Шрифт:
Закладка:
1941
Исход из Минска, 20-е числа июня 1941 г., к радиостанции под Минском, на грузовиках. Там служил отец. Через 20 километров семьи сгрузили, всюду немцы. Отца и всю команду радиостанции повезли дальше. Им дали форму, новую. И он ушел. Ушел с другими, служить. Никто нигде никогда его больше не видел. Пыль, обочины, немецкие десанты. Дымный воздух. Ему семь лет. Семья молча бредет в Минск, домой.
Отца — больше нет. Нет в воздухе, нет в глазах, нет в голосе. Но семья еще есть: в ней дедушка, в ней мама, в ней дядя, тетя, тетя. И дети — 14, 15, 8, 7. Девочка, мальчик, девочка, мальчик. Хотя нет — уже нет дяди. Сапожник, Иосиф — его забрали первым. Мужчины отделялись. Спецы отделялись. Сначала были к ним дороги. Еще знали, где они работают. Еще ему носили — в семь лет — в железной коробке из-под пулеметных патронов вишневые листья, чтобы закурить. Закурить. Но его уже нет. Месяц — другой — и он пропадет. И его не будет — не будет голоса, его не будет в воздухе, не будет нигде.
Июль 1941 г. «Все евреи — жители города Минска ― обязаны, после опубликования настоящего приказа, в течение пяти дней переселиться в еврейский район». Два квадратных километра, 40 улиц и переулков, стена из колючей проволоки, в несколько рядов, вышки, расстрелы за уход, больше 100 тысяч человек, по 10–15 душ в одной комнате. И с педантичностью, с высокой организованностью, сужение гетто, перенос его границ после каждого погрома. После каждой многотысячной расправы. Сжатие до последней души. Сжатие. Сжатие. Сжатие.

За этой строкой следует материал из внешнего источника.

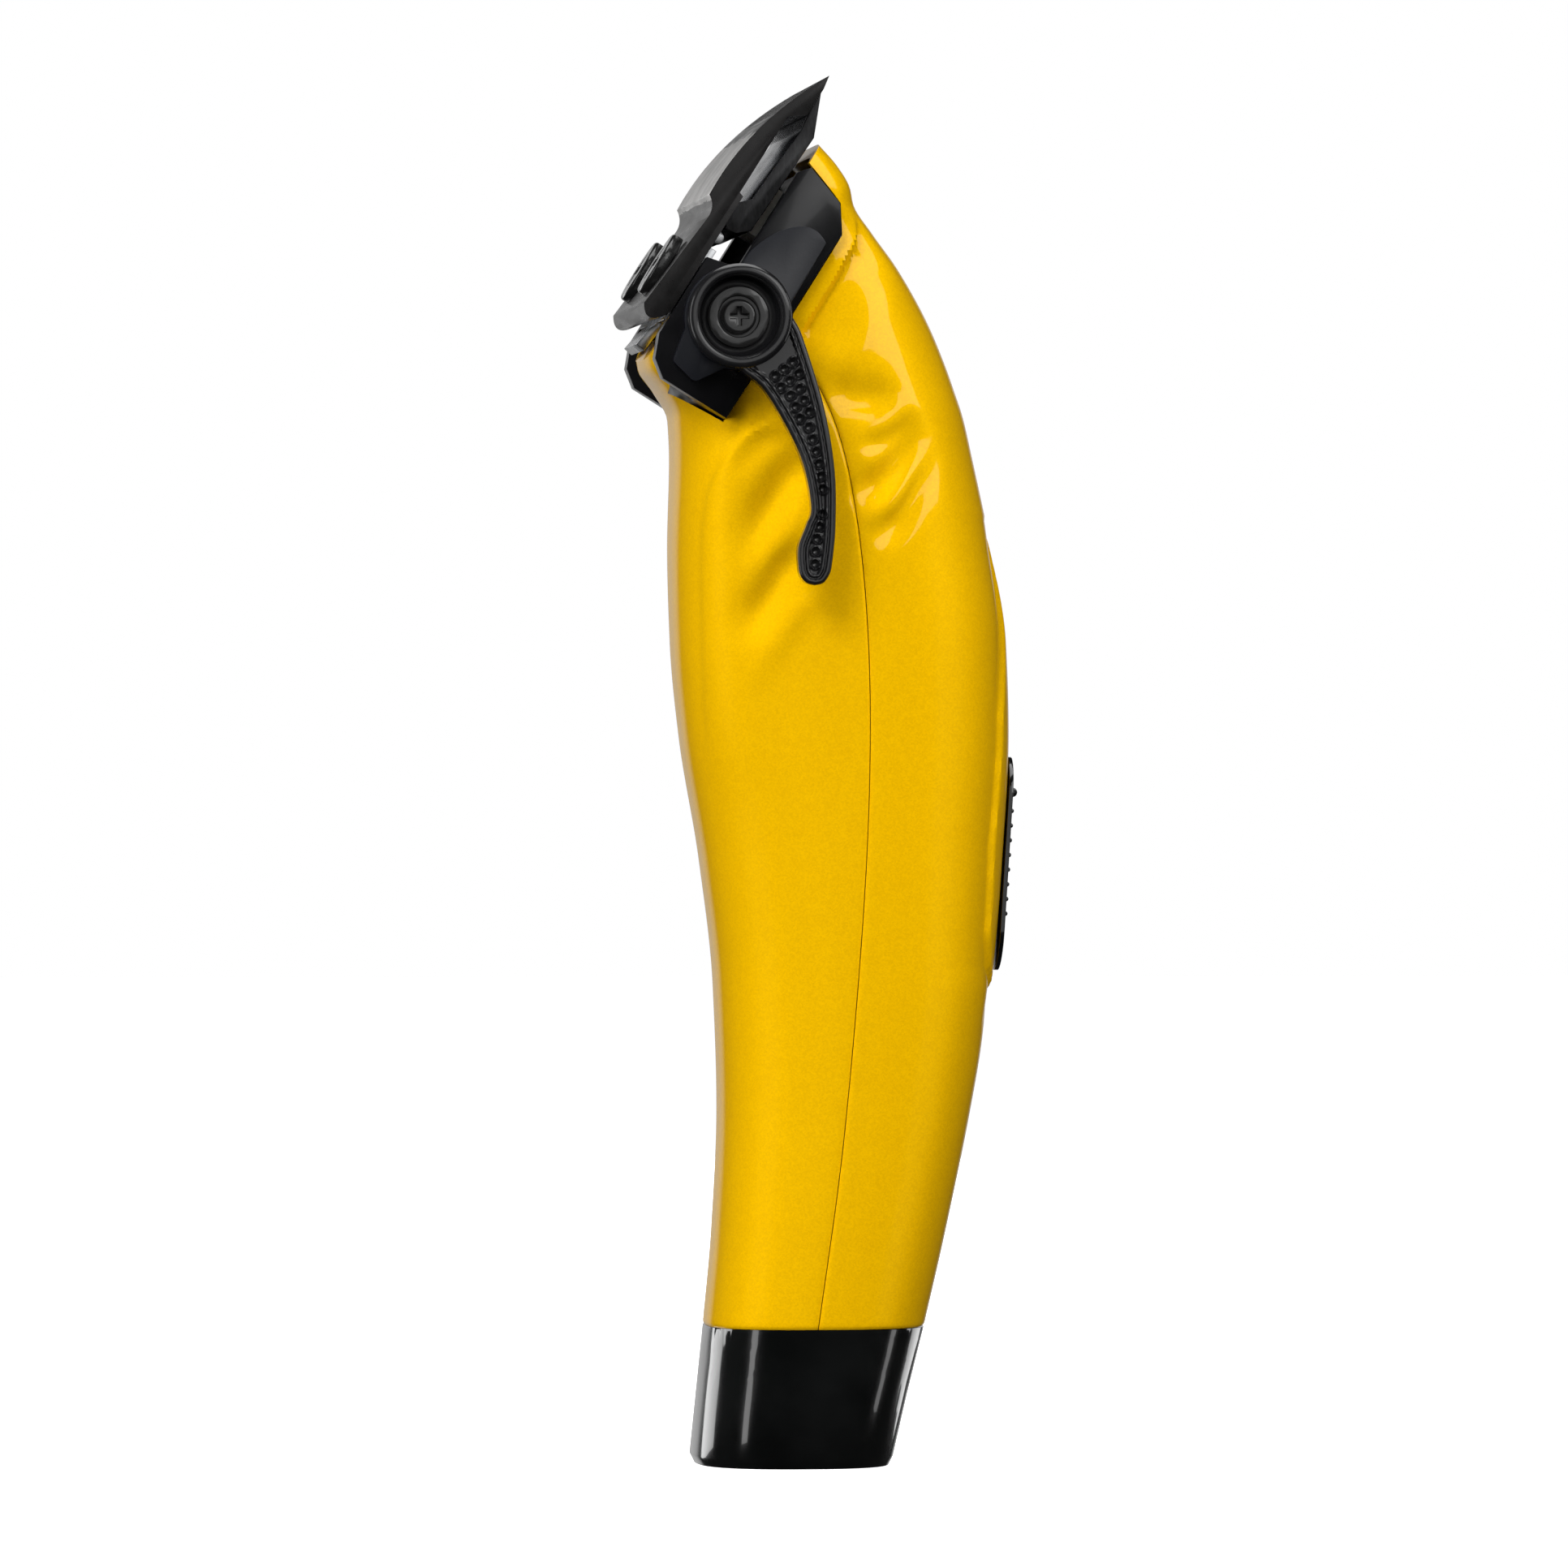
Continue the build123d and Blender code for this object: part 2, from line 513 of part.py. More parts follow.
def taper_lever():
    thumb_edge = Spline(*from_hub(ARM_THUMB_EDGE))
    skin_edge = Spline(*from_hub(ARM_SKIN_EDGE))
    tip = ThreePointArc(thumb_edge @ 1, from_hub([ARM_TIP_MIDDLE])[0], skin_edge @ 0)
    root = Polyline(skin_edge @ 1, (HUB_X, HUB_Z), thumb_edge @ 0)
    arm = slab(SIDE, make_face(thumb_edge + tip + skin_edge + root), *ARM_Y)
    hub = (HUB_X, HUB_Z)
    lever = arm + cylinder_y(SIDE, hub, HUB_R, *HUB_Y)
    lever -= cylinder_y(SIDE, hub, HUB_BORE_R, HUB_Y[0], HUB_FLOOR_Y)
    return lever - cylinder_y(SIDE, hub, LEVER_SCREW_R + 0.1, HUB_FLOOR_Y, HUB_Y[1])


def lever_washer():
    hub = (HUB_X, HUB_Z)
    ring_disc = cylinder_y(SIDE, hub, WASHER_R, HUB_FLOOR_Y - WASHER_THICK, HUB_FLOOR_Y)
    return ring_disc - cylinder_y(SIDE, hub, WASHER_BORE_R, HUB_FLOOR_Y - 2, HUB_FLOOR_Y + 1)


def lever_screw():
    place = Plane(origin=(HUB_X, HUB_FLOOR_Y, HUB_Z), x_dir=(1, 0, 0), z_dir=(0, 1, 0))
    return place * screw(LEVER_SCREW_HEAD_R, 1.4, LEVER_SCREW_R, 6.5)


def cam_pin_place(turn_degrees):
    """Where the cam pin stands in the blade frame, for a lever turn from mid-stroke."""
    turn = math.radians(turn_degrees)
    return HUB_U - CAM_RADIUS * math.sin(turn), HUB_V - CAM_RADIUS * math.cos(turn)


def lever_cam():
    hub = (HUB_U, HUB_V)
    cam = cylinder_y(BLADE, hub, PIVOT_R, HUB_Y[1], CAM_FLANGE_Y[0])
    cam += cylinder_y(BLADE, hub, CAM_FLANGE_R, *CAM_FLANGE_Y)
    cam += cylinder_y(BLADE, cam_pin_place(-LEVER_SWING / 2), CAM_PIN_R, CAM_FLANGE_Y[1], CAM_PIN_END_Y)
    return cam - cylinder_y(BLADE, hub, LEVER_SCREW_R, HUB_Y[1], HUB_Y[1] + 5.2)


# ================================================================== motor
def drive_arm():
    flat_end = ARM_LENGTH - ARM_PLATE_END
    blade = make_face(Polyline((-5.0, YOKE_Y[1]), (5.0, YOKE_Y[1]), (5.0, 4.0), (2.7, flat_end),
                               (-2.7, flat_end), (-5.0, 4.0), close=True))
    arm = extrude(blade, amount=ARM_HALF_THICK, both=True)
    arm += Cylinder(ARM_HUB_R, 2 * ARM_HALF_THICK + 2)
    arm += box((-LUG_HALF, LUG_HALF), LUG_Y, (-ARM_HALF_THICK, ARM_HALF_THICK))
    neck = Rot(-90, 0, 0) * Cylinder(NECK_R, ARM_PLATE_END + 1)
    arm += Pos(0, flat_end + ARM_PLATE_END / 2 - 0.5, 0) * neck
    arm += Pos(0, ARM_LENGTH, 0) * Sphere(BALL_R)
    return MOTOR * (arm - Cylinder(BUSH_R, 20))


def pivot_bush():
    return MOTOR * (Cylinder(BUSH_R, 2 * ARM_HALF_THICK + 2) - Cylinder(PIN_R + RUNNING_GAP, 20))


def pivot_pin():
    return MOTOR * Cylinder(PIN_R, 2 * PLATE_Z[1])


def armature():
    return MOTOR * box((-12, 12), YOKE_Y, (-4, 4))


def arm_magnets():
    return MOTOR * (box((-11.5, -2.0), MAGNET_Y, (-4, 4)) + box((2.0, 11.5), MAGNET_Y, (-4, 4)))


def motor_core():
    """E-shaped stack of laminations."""
    thick = (-CORE_THICK, CORE_THICK)
    core = box((-CORE_HALF, CORE_HALF), (CORE_BASE, CORE_BACK), thick)
    core += box((-CORE_LEG, CORE_LEG), (CORE_BACK, CORE_TOP), thick)
    for low, high in ((-CORE_HALF, -CORE_OUTER_LEG), (CORE_OUTER_LEG, CORE_HALF)):
        core += box((low, high), (CORE_BACK, CORE_TOP), thick)
    for side in (-1, 1):
        core -= Pos(side * LAMINATION_SCREW[0], LAMINATION_SCREW[1], 0) * Cylinder(1.3, 20)
    return MOTOR * core


def coil_bobbin():
    wide = (-COIL_HALF - 0.2, COIL_HALF + 0.2)
    bobbin = box(wide, (-23.1, -22.3), wide) + box(wide, (-13.6, -12.8), wide)
    bobbin += box((-4.4, 4.4), (-22.3, -13.6), (-5.3, 5.3))
    return MOTOR * (bobbin - box((-CORE_LEG - 0.05, CORE_LEG + 0.05), (-30, 0), (-4.45, 4.45)))


def motor_coil():
    winding = Rot(-90, 0, 0) * extrude(RectangleRounded(2 * COIL_HALF, 2 * COIL_HALF, 2.5), amount=8.7)
    winding = Pos(0, -22.3, 0) * winding
    return MOTOR * (winding - box((-4.4, 4.4), (-30, 0), (-5.3, 5.3)))


def motor_frame():
    """Two side plates with a window for the coil, joined by the two spring bridges."""
    low, high = PLATE_Z
    frame = Part()
    for z in ((low, high), (-high, -low)):
        plate = box((-CORE_HALF, CORE_HALF), (CORE_BASE, 4.2), z)
        for x in HORN_X:
            plate += box(x, (4.0, BRIDGE_Y[1]), z)
        frame += plate - box((-8.3, 8.3), (-23.4, -12.5), z)
    for x in HORN_X:
        frame += box(x, BRIDGE_Y, (-low, low))
    for side in (-1, 1):
        frame -= Pos(side * LAMINATION_SCREW[0], LAMINATION_SCREW[1], 0) * Cylinder(1.3, 20)
    return MOTOR * (frame - Cylinder(PIN_R, 20))


def motor_screws():
    one = screw(2.2, 1.2, 1.25, 2 * PLATE_Z[1])
    x, y = LAMINATION_SCREW
    return MOTOR * (Pos(-x, y, -PLATE_Z[1]) * one + Pos(x, y, -PLATE_Z[1]) * one)


def return_springs():
    """The two springs that centre the drive arm, each as its hollow envelope."""
    low, high = LUG_Y[1], SPRING_TOP
    tube = Cylinder(SPRING_R, high - low) - Cylinder(SPRING_R - SPRING_WIRE, high - low)
    upright = Rot(-90, 0, 0) * tube
    middle = (low + high) / 2
    return MOTOR * (Pos(-SPRING_X, middle, 0) * upright + Pos(SPRING_X, middle, 0) * upright)


# ================================================================== battery and electronics
def battery_cell():
    low, high = CELL_Z
    return Pos(CELL_X, 0, (low + high) / 2) * Cylinder(CELL_R, high - low)


def battery_tabs():
    low, high = CELL_Z
    top = box((CELL_X - 3, CELL_X + 3), (-3, 3), (high, high + 0.3))
    return top + box((CELL_X - 3, CELL_X + 3), (-3, 3), (low - 0.3, low))


def battery_cradle():
    """Open trough round the cell, with the motor's seat on its top."""
    x_low, x_high, half, z_low, z_high = CRADLE
    cradle = box((x_low, x_high), (-half, half), (z_low, z_high))
    low, high = CELL_Z
    room = Pos(CELL_X, 0, (low + high) / 2) * Cylinder(CELL_R + 0.15, high - low + 0.8)
    cradle -= room
    cradle -= box((x_low - 1, CELL_X), (-CELL_R - 0.15, CELL_R + 0.15), (low - 0.4, high + 0.4))
    cradle -= box((CELL_X, x_high + 1), (-5, 5), (low + 8, high - 8))
    seat = box((-11, 11), (CORE_BASE - 5.5, CORE_BASE), (-CORE_THICK, CORE_THICK))
    return (cradle + MOTOR * seat) & skin_loft(BODY_ROWS, WALL + 0.3)


def circuit_board():
    return box(BOARD_X, (-BOARD_HALF, BOARD_HALF), BOARD_Z)


def board_parts():
    """Controller, regulator, capacitor and the two lead sockets."""
    face = BOARD_X[1]
    back = BOARD_X[0]
    parts = box((face, face + 1.0), (-3.5, 3.5), (58, 65))
    parts += box((face, face + 1.6), (3.8, 7.2), (66, 70))
    parts += box((face, face + 1.8), (-7.4, -3.9), (86, 92))
    parts += box((back - 0.9, back), (-2.5, 2.5), (88, 94))
    return parts + Pos(face + 1.4, -5.6, 69) * Rot(90, 0, 0) * Cylinder(1.4, 3.2)


def slide_switch():
    """The small switch body on the board, with its tongue beside the pad's stem."""
    face = BOARD_X[1]
    body = box((face, face + 2.2), (-2.6, 2.6), (72.5, 83.5))
    return body - box((face + 1.2, face + 3), (-1.5, 1.5), (73.6, 82.6))


def switch_slider():
    """Thumb pad with gripping ribs, and the stem that goes through the shell's slot."""
    ends = SLIDER_HALF - 0.1
    outline = Pos(0, SLIDER_LENGTH / 2) * RectangleRounded(2 * SLIDER_HALF, SLIDER_LENGTH, ends)
    turned = Plane(origin=(0, 0, 0), x_dir=(0, 1, 0), z_dir=(1, 0, 0))
    pad = turned * extrude(outline, amount=SLIDER_THICK, dir=(0, 0, 1))
    bead = Rot(90, 0, 0) * Cylinder(SLIDER_BEAD_R, 2 * SLIDER_HALF - 2.4)
    pad += Pos(SLIDER_BEAD_R, 0, SLIDER_LENGTH - 4.6) * bead
    for index in range(8):
        rib = Rot(90, 0, 0) * Cylinder(SLIDER_RIB_R, 2 * SLIDER_HALF - 1.4)
        pad += Pos(SLIDER_THICK, 0, 7.4 + 1.9 * index) * rib
    stem_z = (STEM_AT - STEM_LENGTH / 2, STEM_AT + STEM_LENGTH / 2)
    stem = box((-4.2, 0.1), (-STEM_HALF, STEM_HALF), stem_z)
    stem += box((-5.9, -4.2), (-1.2, 1.2), (STEM_AT - 1.2, STEM_AT + 1.2))
    return SLIDER * (pad + stem)


# ================================================================== write every node
front_shell, rear_shell = shell_pair()
NODES = {
    "front_shell": front_shell,
    "rear_shell": rear_shell,
    "base_cap": base_cap(),
    "base_plate": base_plate(),
    "base_screws": base_screws(),
    "charge_port": charge_port(),
    "port_board": port_board(),
    "head_frame": head_frame(),
    "side_plate_lever": side_plate(True),
    "side_plate_plain": side_plate(False),
    "head_screws": head_screws(),
    "fixed_blade": fixed_blade(),
    "cutter_guide": cutter_guide(),
    "blade_screws": blade_screws(),
    "blade_bracket": blade_bracket(),
    "moving_cutter": moving_cutter(),
    "cutter_block": cutter_block(),
    "taper_lever": taper_lever(),
    "lever_washer": lever_washer(),
    "lever_screw": lever_screw(),
    "lever_cam": lever_cam(),
    "drive_arm": drive_arm(),
    "pivot_bush": pivot_bush(),
    "pivot_pin": pivot_pin(),
    "armature": armature(),
    "arm_magnets": arm_magnets(),
    "motor_core": motor_core(),
    "coil_bobbin": coil_bobbin(),
    "motor_coil": motor_coil(),
    "motor_frame": motor_frame(),
    "motor_screws": motor_screws(),
    "return_springs": return_springs(),
    "battery_cell": battery_cell(),
    "battery_tabs": battery_tabs(),
    "battery_cradle": battery_cradle(),
    "circuit_board": circuit_board(),
    "board_parts": board_parts(),
    "slide_switch": slide_switch(),
    "switch_slider": switch_slider(),
}

os.makedirs("parts", exist_ok=True)
for name, shape in NODES.items():
    export_step(shape, f"parts/{name}.step")
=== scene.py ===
import bpy
import bmesh
import json
import math
import numpy as np
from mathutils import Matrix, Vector


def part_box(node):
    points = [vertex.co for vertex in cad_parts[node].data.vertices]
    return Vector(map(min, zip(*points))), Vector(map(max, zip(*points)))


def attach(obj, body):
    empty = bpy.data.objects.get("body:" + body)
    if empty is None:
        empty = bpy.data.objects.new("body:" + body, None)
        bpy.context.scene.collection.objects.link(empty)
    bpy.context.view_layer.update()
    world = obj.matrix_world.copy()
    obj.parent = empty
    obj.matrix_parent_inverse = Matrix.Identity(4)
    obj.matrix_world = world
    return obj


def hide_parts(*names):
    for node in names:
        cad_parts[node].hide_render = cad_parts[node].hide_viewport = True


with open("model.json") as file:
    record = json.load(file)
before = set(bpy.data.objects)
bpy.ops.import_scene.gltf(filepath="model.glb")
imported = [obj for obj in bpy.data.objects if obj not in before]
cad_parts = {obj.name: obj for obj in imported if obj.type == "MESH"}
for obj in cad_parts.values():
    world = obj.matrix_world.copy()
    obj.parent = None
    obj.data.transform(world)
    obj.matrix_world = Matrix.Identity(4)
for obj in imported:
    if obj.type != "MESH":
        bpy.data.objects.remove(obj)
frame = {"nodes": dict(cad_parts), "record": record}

# Looks of the hair clipper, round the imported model. Lengths are written in millimetres and
# turned to metres as meshes are made. X runs from the skin side to the thumb side, the taper
# lever is on -Y, and Z is up.
MM = 0.001
MERGE_GAP = 0.001                   # vertices of a CAD mesh closer than this are one
FLAT_TURN = 0.8                     # faces that turn less than this, in degrees, become one
SHARP_TURN, SHELL_SHARP_TURN = 40, 32   # edges that turn more than this stay sharp
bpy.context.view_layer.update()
BODIES = frame["record"]["behaviour"]["bodies"]
BODY_OF = {node: body for body, nodes in BODIES.items() for node in nodes}


# ================================================================== small tools
def to_array(points):
    return np.array(points, float)


def smoothstep(low, high, value):
    share = np.clip((value - low) / (high - low), 0.0, 1.0)
    return share * share * (3 - 2 * share)


def gauss(distance, width):
    return np.exp(-(distance / width) ** 2)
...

Октябрь 21. 1943. Конец. Последний разгром. И потом больше никого нет.
Но пока они еще есть. Семья, и в ней много детей. Но одного уже нет. Старшего мальчика, ему 15, осенью в облаве ловят, увозят, и он погибает. Но они об этом не знают. Его просто нет — нет голоса, нет в воздухе, нет нигде.
Все равно есть семья, и живет она на краю гетто, у старого еврейского кладбища. Там расстреливают, и он бегает смотреть, скрываясь за древними гранитными надгробиями, как стреляют. «Мне было безразлично, жизнь или смерть». Так он скажет спустя почти 80 лет. — Сколько смертей я видел, — скажет он. «Жизнь или смерть — это было просто так».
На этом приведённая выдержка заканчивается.